Route information
- Maintained by GDRT and SANRAL
- Length: 243 km (151 mi)

Major junctions
- North end: R25 near Kempton Park
- R21 near Kempton Park N12 in Benoni R29 in Benoni N17 near Brakpan N3 north of Heidelberg R42 in Heidelberg N3 south of Heidelberg R51 in Balfour R39 / R50 in Standerton
- South end: N11 in Volksrust

Location
- Country: South Africa
- Major cities: Kempton Park; Benoni; Brakpan; Heidelberg; Balfour; Standerton; Volksrust;

Highway system
- Numbered routes of South Africa;
| ← R22 |  | → R24 |

= R23 (South Africa) =

Road in South Africa

The R23 is a provincial route in South Africa that links Benoni with Volksrust via Brakpan, Heidelberg and Standerton.

==Route==

=== Gauteng ===
The R23 begins at the suburb of Birchleigh in the city of Kempton Park, Ekurhuleni, Gauteng at an intersection with the M57 metropolitan route (just south of the M57 route's intersection with the R25). It heads south-east, bypassing the Glen Marais suburb, before crossing the R21 freeway (Albertina Sisulu Freeway) as High Road. It then crosses the M32 metropolitan route and becomes the road separating the Pomona and Bredell suburbs, before leaving Kempton Park and entering Benoni. The first suburb it passes through is Brentwood Park, where it joins the M45 metropolitan route by way of a left turn onto Great North Road. At the next junction, the M45 becomes the road to the left (east) towards the Rynfield suburb, leaving the R23 as Great North Road south into Benoni central.

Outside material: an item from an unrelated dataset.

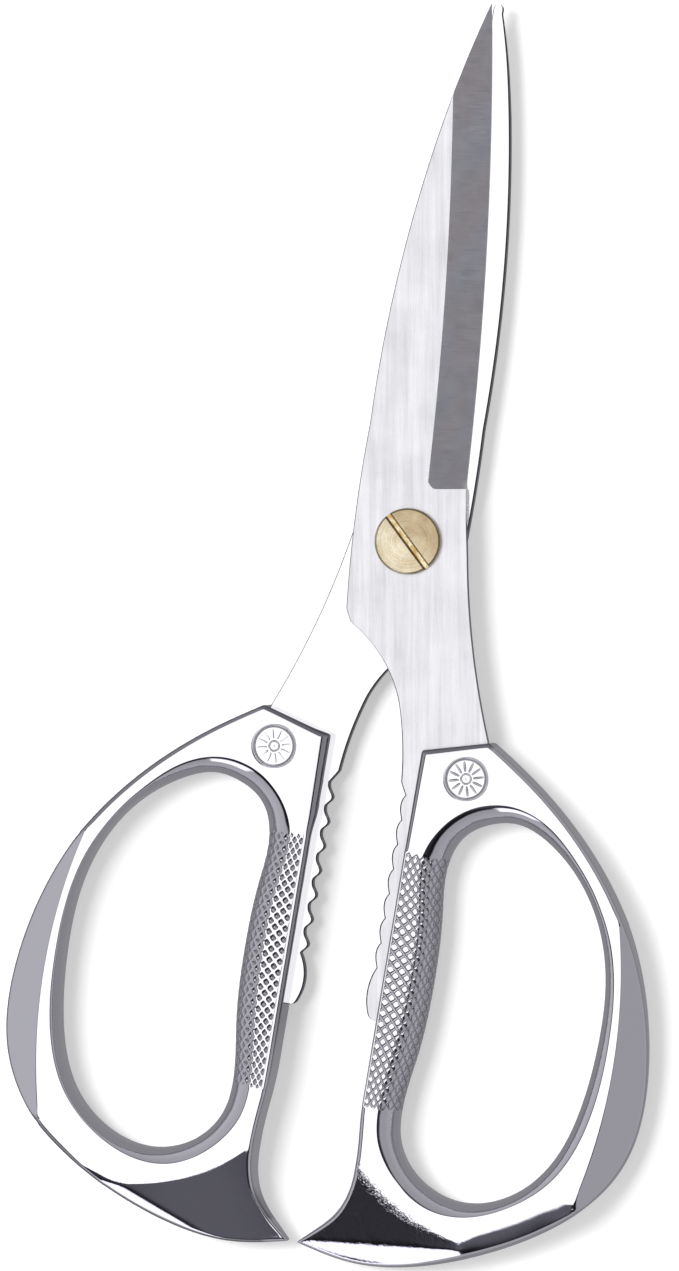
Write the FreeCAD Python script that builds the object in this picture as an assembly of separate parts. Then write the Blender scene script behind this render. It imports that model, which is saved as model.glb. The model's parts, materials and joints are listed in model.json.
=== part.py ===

It crosses the N12 highway southwards as Tom Jones Street (and as Bunyan Street northwards; one-way streets) and enters Benoni central, bypassing Lakeside Mall. It intersects with the R29 in Benoni central and joins Range View Road southwards by way of a right turn at Mackenzie Park. Soon after, it becomes Heidelberg Road, bypassing Brakpan (co-signed with the M56 metropolitan route for a few metres), and crosses the N17 toll highway at Dalpark, next to where Carnival City is located. By Carnival City, it intersects with Elsburg Road (R554) from Brakpan and proceeds south, bypassing Tsakane, intersecting with the R550 and R103 roads, to cross the N3 toll freeway and enter Heidelberg (the distance from Benoni to Heidelberg is 45 km).

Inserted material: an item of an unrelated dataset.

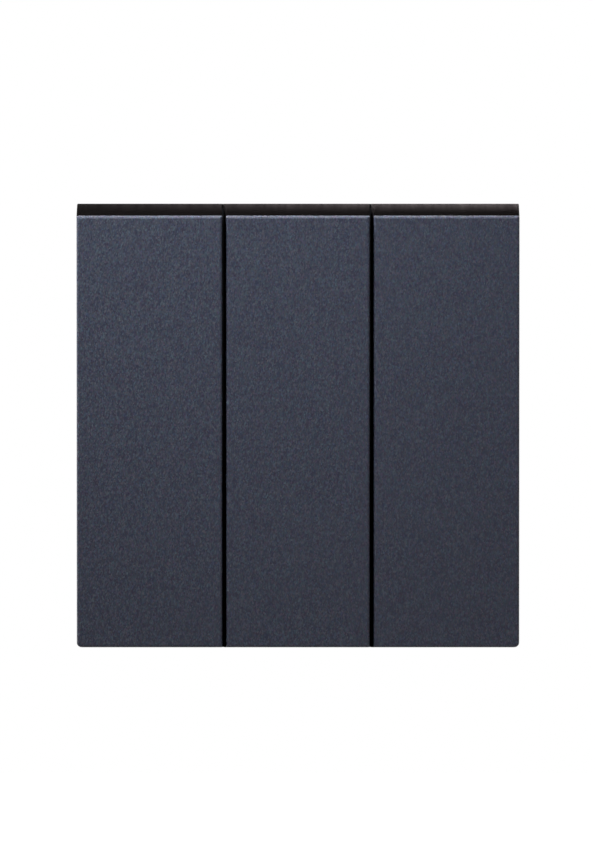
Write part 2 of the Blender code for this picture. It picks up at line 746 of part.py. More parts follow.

At Heidelberg, it becomes Heidelberg-Balfour Road and bypasses Heidelberg Central to the west, being like a highway passing under some roads. It intersects with the R42 (Nigel-Vereeniging road) at an off-ramp west of the Heidelberg town centre before crossing the Blesbokspruit and meeting the northern terminus of the R549 from Deneysville (Vaal Dam) at a t-junction south of the Heidelberg town centre. South of Heidelberg, it crosses back to the east of the N3 toll freeway and heads east-south-east for 35 km, crossing the Suikerbosrand River, towards Balfour in Mpumalanga.

=== Mpumalanga ===
Bypassing Balfour to the south, it intersects with the R51 road at a roundabout and continues south-east for another 75 km, through Greylingstad, to Standerton on the banks of the Vaal River, where it meets the south-eastern terminus of the R50 from Pretoria/Delmas and the south-western terminus of the R39 from Ermelo. At the same junction, it intersects with the R546 from Kinross/Evander. It is cosigned with the R546 for a few kilometres south-east, beginning southwards as Walter Sisulu Drive, then south-east as Nelson Mandela Drive, before they split. Just after crossing the Vaal River, in the suburb of Meyerville, the R546 becomes its own road southwards at the George Street junction while the R23 resumes south-east.

From Standerton, the R23 heads south-east for 85 km to reach its south-eastern terminus in the town of Volksrust, where it ends at a junction with the R543 and the N11.

==History==
The R23 route from Heidelberg, Gauteng up to its junction with the N11 national route in Volksrust used to be part of the N3 national route, as part of the old National Route system (before 1970).